Before the US Supreme Court overturned Roe v. Wade last year, he signed a near-total abortion ban in Arkansas. Hutchinson said he doubts national legislation, such as a ban after 15 weeks, would ever pass Congress, and that, he said, would leave the matter to the states. On the other hand, he said he would sign such a bill if given the opportunity.
He sees abortion as unique but acknowledges that “you can’t be in politics very long without having some inconsistencies.”
Proud of having helped make Arkansas a red state, he now sees his type of Reaganesque conservatism being hijacked by the demagogic populism of Donald Trump and his imitators.

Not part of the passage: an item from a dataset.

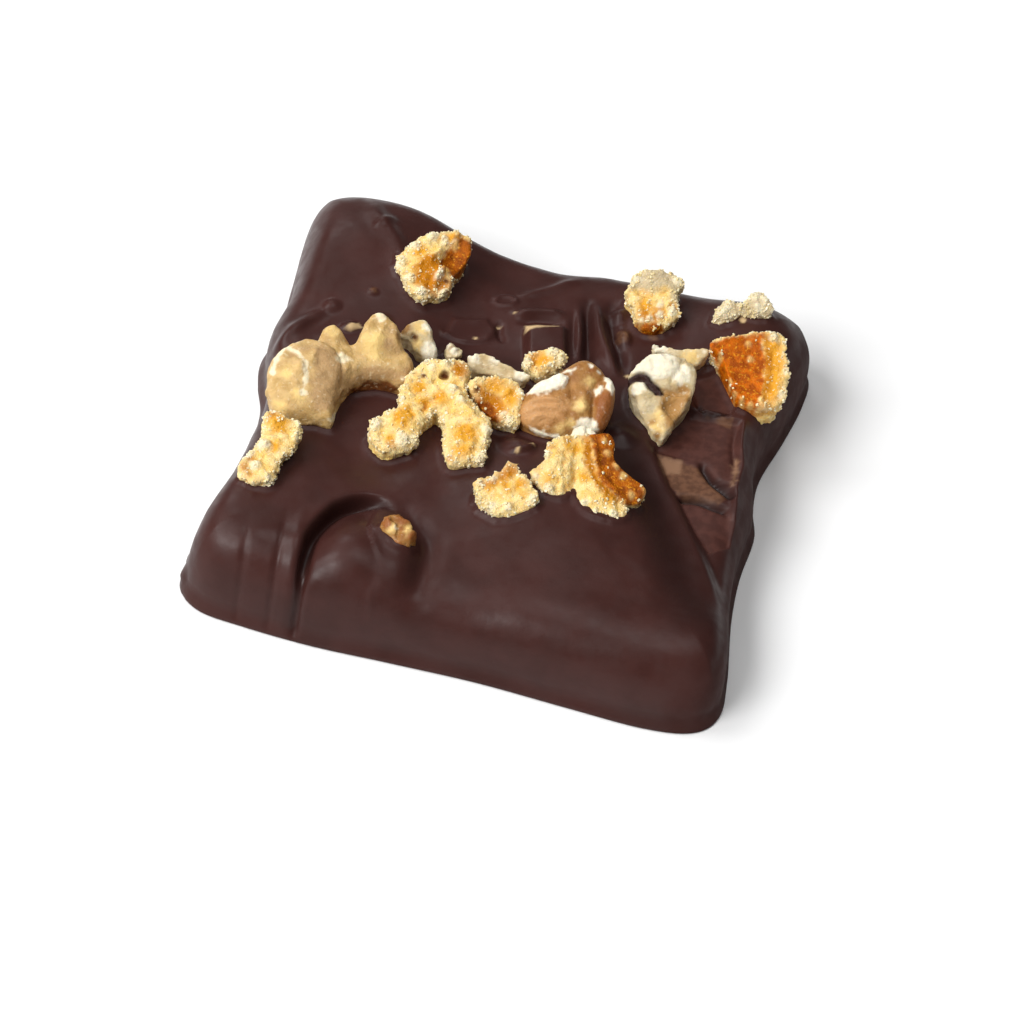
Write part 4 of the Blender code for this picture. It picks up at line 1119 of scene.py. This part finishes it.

Hutchinson backed Trump in 2016 and 2020 but says his breaking point came when Trump began lying to the country about a stolen election — and when that deception culminated in the Jan. 6, 2021, storming of the US Capitol.
So what does it say about this country that so many Republicans are willing to support a man who not only tried to overturn legitimate election results but puts himself above the Constitution?
“It simply says that Donald Trump misled his supporters on Jan. 6 and he continues to mislead them today,” Hutchinson replied. Actually, it reflects a deep and worrisome authoritarian tendency in the GOP electorate — but his is a formulation that avoids blaming GOP voters.
Hutchinson said that what he hears on the campaign trail is very different from the daunting Trump lead that polls show. “It’s like a default position: ‘We’re with Trump until we know exactly where we’re going to go,’ ” he said. Let’s hope he’s right.
New Hampshire Republicans, please lend Hutchinson your ears. And the 3 percent he needs to be on the debate stage later this month.
Hutchinson is a serious, principled conservative, one whose focus is economic and fiscal issues, smaller government, and a traditional internationalist foreign policy.